What you should do
Output every line below without omitting or altering anything.

Records shown
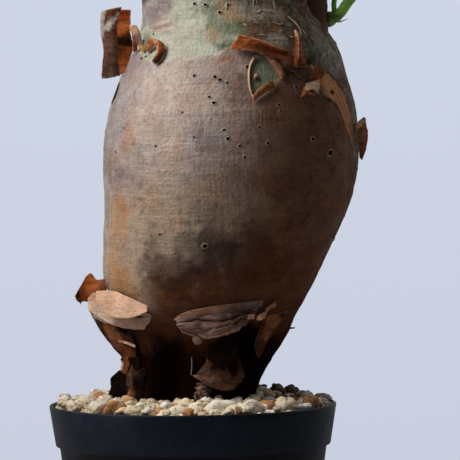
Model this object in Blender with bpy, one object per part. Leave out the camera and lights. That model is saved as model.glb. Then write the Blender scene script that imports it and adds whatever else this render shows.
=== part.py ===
"""Potted cyphostemma: a swollen trunk with peeling bark, in a round plastic nursery pot dressed with pumice.

The lengths below are millimetres and are turned into metres where a mesh is made. The origin is the middle of the
pot's underside, +Z is up and the plant's front is towards -Y. A place on the bark is given as an angle round the
trunk in degrees (0 is +X, 270 is the front), a height above the pot's underside and a lift off the bark.
"""

import math
import random

import bmesh
import bpy
from mathutils import Matrix, Vector

MM = 0.001
CLEARANCE = 0.35

# Pot: a straight tapered wall under a deep rim band
POT_HEIGHT = 110.0
POT_RIM_RADIUS = 60.0
POT_FOOT_RADIUS = 44.0
POT_BAND_HEIGHT = 17.0
POT_BAND_STEP = 1.7
POT_WALL = 1.6
POT_FLOOR = 2.2
DRAIN_HOLES = 6
DRAIN_RADIUS = 4.5
DRAIN_CIRCLE = 27.0

# Substrate and the pumice that covers it
SOIL_TOP = 102.0
BED_TOP = 107.4
STONE_PITCH = 10.4
STONE_RADIUS = (4.3, 5.9)
STONE_CENTRE_HEIGHT = 108.2
STONE_TOP_LIMIT = 113.6

# Trunk outline seen from the front: height, left edge, right edge
TRUNK_OUTLINE = [
    (56, -9, 9),
    (80, -20, 17),
    (104, -27, 24),
    (115, -27, 26.5),
    (130, -25.5, 34.8),
    (146, -29, 42.8),
    (154, -33, 47.2),
    (163, -36.5, 52),
    (176, -36.4, 58.2),
    (193, -35.4, 66),
    (212, -36, 70.2),
    (230, -34, 69.7),
    (247, -28, 65.8),
    (260, -21.8, 61.3),
    (267, -20.3, 56.5),
    (274, -19.5, 50.5),
    (286, -18.5, 47),
    (296, -14, 42.5),
    (303, -4, 33),
    (306, 7, 22),
]
TRUNK_DEPTH_RATIO = 0.93
TRUNK_SIDES = 36
TRUNK_RING_PITCH = 7.2
TRUNK_SWELL = 0.8
TRUNK_SWELL_TWIST = 0.045
CROWN_RINGS = (0.3, 0.55, 0.75, 0.9, 1.0)

# Furrows that run up from the roots to the overhanging bark
FURROW_BOTTOM = 104.0
FURROW_TOP = 152.0
FURROW_DEPTH = 0.08
FURROW_RISE = 12.0
FURROW_FADE = 26.0
FURROW_LOBES = 6
FURROW_PHASE = 0.84
LEG_LOBES = 3
LEG_PHASE = 1.99
LEG_SHARE = 0.6

# Short arms on the crown: foot, tip and radii at the foot and the tip
ARMS = {
    "left": ((0, 0, 286), (-15, -5, 344), 19.0, 13.5),
    "right": ((27, 6, 286), (41, 15, 335), 18.0, 12.5),
    "stub": ((46.5, 8, 258), (50, 10, 302), 10.6, 9.0),
}
ARM_SIDES = 18

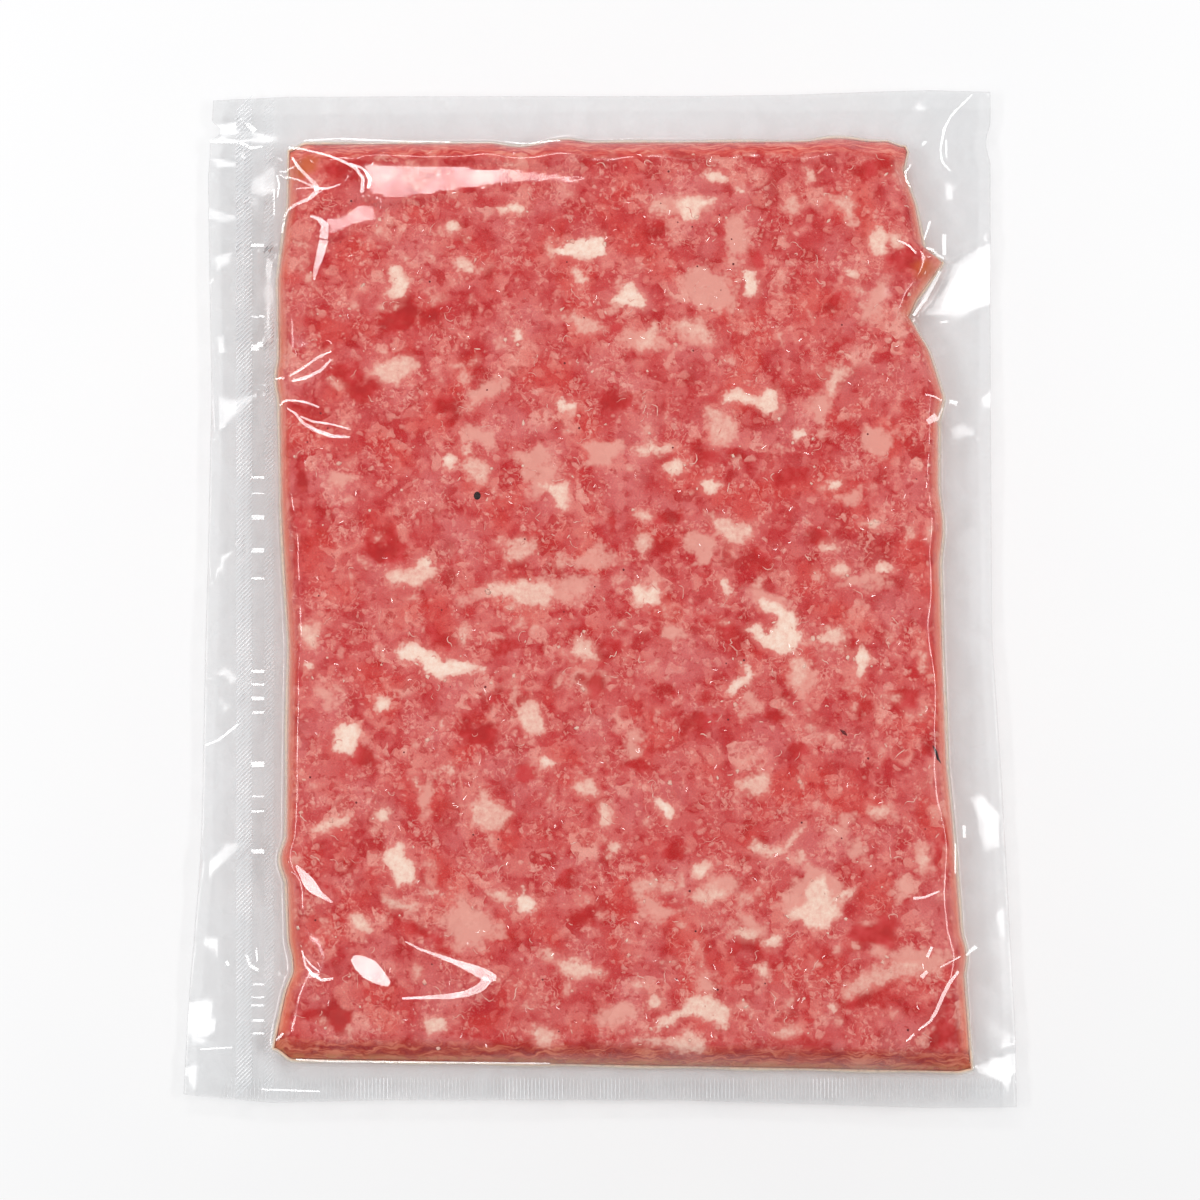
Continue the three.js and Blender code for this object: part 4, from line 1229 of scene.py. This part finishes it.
def new_group(name, values_in, values_out):
    """An empty shader group that takes a place and some values, and its two ends."""
    group = bpy.data.node_groups.new(name, "ShaderNodeTree")
    group.interface.new_socket("Place", in_out="INPUT", socket_type="NodeSocketVector")
    for way, names in (("INPUT", values_in), ("OUTPUT", values_out)):
        for socket in names:
            group.interface.new_socket(socket, in_out=way, socket_type="NodeSocketFloat")
    return group, group.nodes.new("NodeGroupInput").outputs, group.nodes.new("NodeGroupOutput").inputs


def flakes_group():
    """Soft islands of many sizes: a mask, and one random number for each island."""
    group, given, result = new_group("flakes", ("Size", "Share", "Soft"), ("Mask", "Pick"))
    scale = maths(group, "DIVIDE", 1.0, given["Size"])
    grid = node(group, "TexVoronoi", {"Vector": given["Place"], "Scale": scale}, voronoi_dimensions="2D")
    chance = node(group, "SeparateColor", {"Color": grid.outputs["Color"]}).outputs
    spare = maths(group, "SUBTRACT", given["Share"], chance[0])
    radius = maths(group, "ADD", maths(group, "MULTIPLY", chance[2], 0.28), 0.34)
    radius = maths(group, "MULTIPLY", radius, ease(group, spare, -0.02, 0.1))
    depth = maths(group, "SUBTRACT", radius, grid.outputs["Distance"])
    low = maths(group, "MULTIPLY", given["Soft"], -0.5)
    high = maths(group, "MULTIPLY", given["Soft"], 0.5)
    group.links.new(ease(group, depth, low, high), result["Mask"])
    group.links.new(chance[1], result["Pick"])
    return group


flakes = flakes_group()


def flaked(tree, base, place, size, share, soft, strength, stops):
    """Lays a layer of flakes, each of its own tone, over a colour."""
    values = {"Place": place, "Size": size, "Share": share, "Soft": soft}
    layer = node(tree, "Group", values, node_tree=flakes).outputs
    cover = maths(tree, "MULTIPLY", layer["Mask"], strength)
    return blend(tree, cover, base, tones(tree, layer["Pick"], stops))


def ridges(tree, value, half):
    """Thin curling lines where soft noise crosses its middle."""
    return ease(tree, maths(tree, "ABSOLUTE", maths(tree, "SUBTRACT", value, 0.5)), 0.0, half, 1.0, 0.0)


def lean_colour(tree, place, bent):
    """Soft pieces of lean in many reds, and the cloud that they follow."""
    cloud = noise(tree, place, *LEAN_CLOUD)
    lean = tones(tree, cloud, CLOUD_TONES)
    for size, share, soft, strength in LEAN_LAYERS:
        lean = flaked(tree, lean, bent, size, share, soft, strength, LEAN_TONES)
    warm = flat_noise(tree, place, *WARM_CLOUD)
    lean = blend(tree, ease(tree, warm, *ORANGE_FADE), lean, meat(*ORANGE_LEAN))
    return blend(tree, ease(tree, warm, *PINK_FADE), lean, meat(*PINK_LEAN)), cloud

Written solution
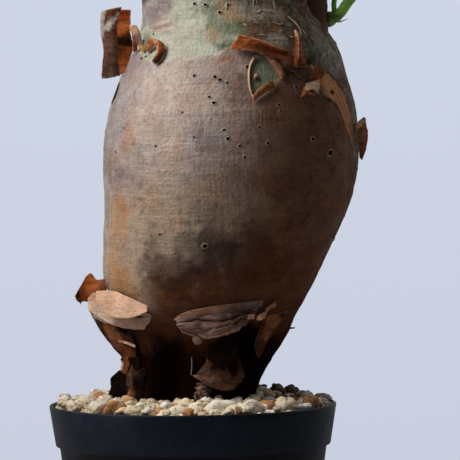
Model this object in Blender with bpy, one object per part. Leave out the camera and lights. That model is saved as model.glb. Then write the Blender scene script that imports it and adds whatever else this render shows.
=== part.py ===
"""Potted cyphostemma: a swollen trunk with peeling bark, in a round plastic nursery pot dressed with pumice.

The lengths below are millimetres and are turned into metres where a mesh is made. The origin is the middle of the
pot's underside, +Z is up and the plant's front is towards -Y. A place on the bark is given as an angle round the
trunk in degrees (0 is +X, 270 is the front), a height above the pot's underside and a lift off the bark.
"""

import math
import random

import bmesh
import bpy
from mathutils import Matrix, Vector

MM = 0.001
CLEARANCE = 0.35

# Pot: a straight tapered wall under a deep rim band
POT_HEIGHT = 110.0
POT_RIM_RADIUS = 60.0
POT_FOOT_RADIUS = 44.0
POT_BAND_HEIGHT = 17.0
POT_BAND_STEP = 1.7
POT_WALL = 1.6
POT_FLOOR = 2.2
DRAIN_HOLES = 6
DRAIN_RADIUS = 4.5
DRAIN_CIRCLE = 27.0

# Substrate and the pumice that covers it
SOIL_TOP = 102.0
BED_TOP = 107.4
STONE_PITCH = 10.4
STONE_RADIUS = (4.3, 5.9)
STONE_CENTRE_HEIGHT = 108.2
STONE_TOP_LIMIT = 113.6

# Trunk outline seen from the front: height, left edge, right edge
TRUNK_OUTLINE = [
    (56, -9, 9),
    (80, -20, 17),
    (104, -27, 24),
    (115, -27, 26.5),
    (130, -25.5, 34.8),
    (146, -29, 42.8),
    (154, -33, 47.2),
    (163, -36.5, 52),
    (176, -36.4, 58.2),
    (193, -35.4, 66),
    (212, -36, 70.2),
    (230, -34, 69.7),
    (247, -28, 65.8),
    (260, -21.8, 61.3),
    (267, -20.3, 56.5),
    (274, -19.5, 50.5),
    (286, -18.5, 47),
    (296, -14, 42.5),
    (303, -4, 33),
    (306, 7, 22),
]
TRUNK_DEPTH_RATIO = 0.93
TRUNK_SIDES = 36
TRUNK_RING_PITCH = 7.2
TRUNK_SWELL = 0.8
TRUNK_SWELL_TWIST = 0.045
CROWN_RINGS = (0.3, 0.55, 0.75, 0.9, 1.0)

# Furrows that run up from the roots to the overhanging bark
FURROW_BOTTOM = 104.0
FURROW_TOP = 152.0
FURROW_DEPTH = 0.08
FURROW_RISE = 12.0
FURROW_FADE = 26.0
FURROW_LOBES = 6
FURROW_PHASE = 0.84
LEG_LOBES = 3
LEG_PHASE = 1.99
LEG_SHARE = 0.6

# Short arms on the crown: foot, tip and radii at the foot and the tip
ARMS = {
    "left": ((0, 0, 286), (-15, -5, 344), 19.0, 13.5),
    "right": ((27, 6, 286), (41, 15, 335), 18.0, 12.5),
    "stub": ((46.5, 8, 258), (50, 10, 302), 10.6, 9.0),
}
ARM_SIDES = 18

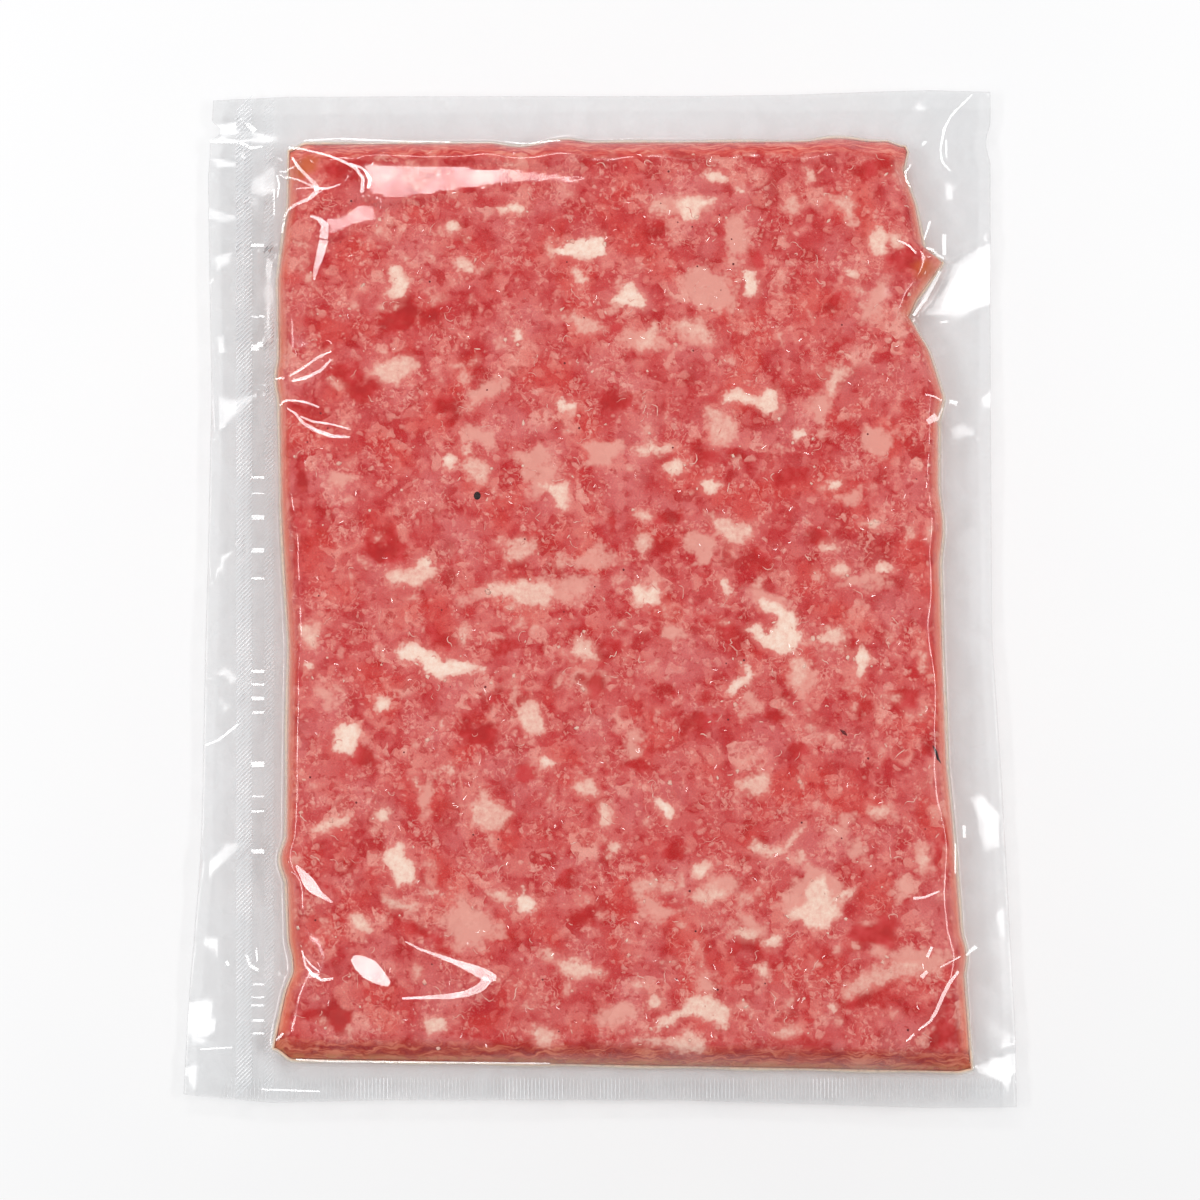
Continue the three.js and Blender code for this object: part 4, from line 1229 of scene.py. This part finishes it.
def new_group(name, values_in, values_out):
    """An empty shader group that takes a place and some values, and its two ends."""
    group = bpy.data.node_groups.new(name, "ShaderNodeTree")
    group.interface.new_socket("Place", in_out="INPUT", socket_type="NodeSocketVector")
    for way, names in (("INPUT", values_in), ("OUTPUT", values_out)):
        for socket in names:
            group.interface.new_socket(socket, in_out=way, socket_type="NodeSocketFloat")
    return group, group.nodes.new("NodeGroupInput").outputs, group.nodes.new("NodeGroupOutput").inputs


def flakes_group():
    """Soft islands of many sizes: a mask, and one random number for each island."""
    group, given, result = new_group("flakes", ("Size", "Share", "Soft"), ("Mask", "Pick"))
    scale = maths(group, "DIVIDE", 1.0, given["Size"])
    grid = node(group, "TexVoronoi", {"Vector": given["Place"], "Scale": scale}, voronoi_dimensions="2D")
    chance = node(group, "SeparateColor", {"Color": grid.outputs["Color"]}).outputs
    spare = maths(group, "SUBTRACT", given["Share"], chance[0])
    radius = maths(group, "ADD", maths(group, "MULTIPLY", chance[2], 0.28), 0.34)
    radius = maths(group, "MULTIPLY", radius, ease(group, spare, -0.02, 0.1))
    depth = maths(group, "SUBTRACT", radius, grid.outputs["Distance"])
    low = maths(group, "MULTIPLY", given["Soft"], -0.5)
    high = maths(group, "MULTIPLY", given["Soft"], 0.5)
    group.links.new(ease(group, depth, low, high), result["Mask"])
    group.links.new(chance[1], result["Pick"])
    return group


flakes = flakes_group()


def flaked(tree, base, place, size, share, soft, strength, stops):
    """Lays a layer of flakes, each of its own tone, over a colour."""
    values = {"Place": place, "Size": size, "Share": share, "Soft": soft}
    layer = node(tree, "Group", values, node_tree=flakes).outputs
    cover = maths(tree, "MULTIPLY", layer["Mask"], strength)
    return blend(tree, cover, base, tones(tree, layer["Pick"], stops))


def ridges(tree, value, half):
    """Thin curling lines where soft noise crosses its middle."""
    return ease(tree, maths(tree, "ABSOLUTE", maths(tree, "SUBTRACT", value, 0.5)), 0.0, half, 1.0, 0.0)


def lean_colour(tree, place, bent):
    """Soft pieces of lean in many reds, and the cloud that they follow."""
    cloud = noise(tree, place, *LEAN_CLOUD)
    lean = tones(tree, cloud, CLOUD_TONES)
    for size, share, soft, strength in LEAN_LAYERS:
        lean = flaked(tree, lean, bent, size, share, soft, strength, LEAN_TONES)
    warm = flat_noise(tree, place, *WARM_CLOUD)
    lean = blend(tree, ease(tree, warm, *ORANGE_FADE), lean, meat(*ORANGE_LEAN))
    return blend(tree, ease(tree, warm, *PINK_FADE), lean, meat(*PINK_LEAN)), cloud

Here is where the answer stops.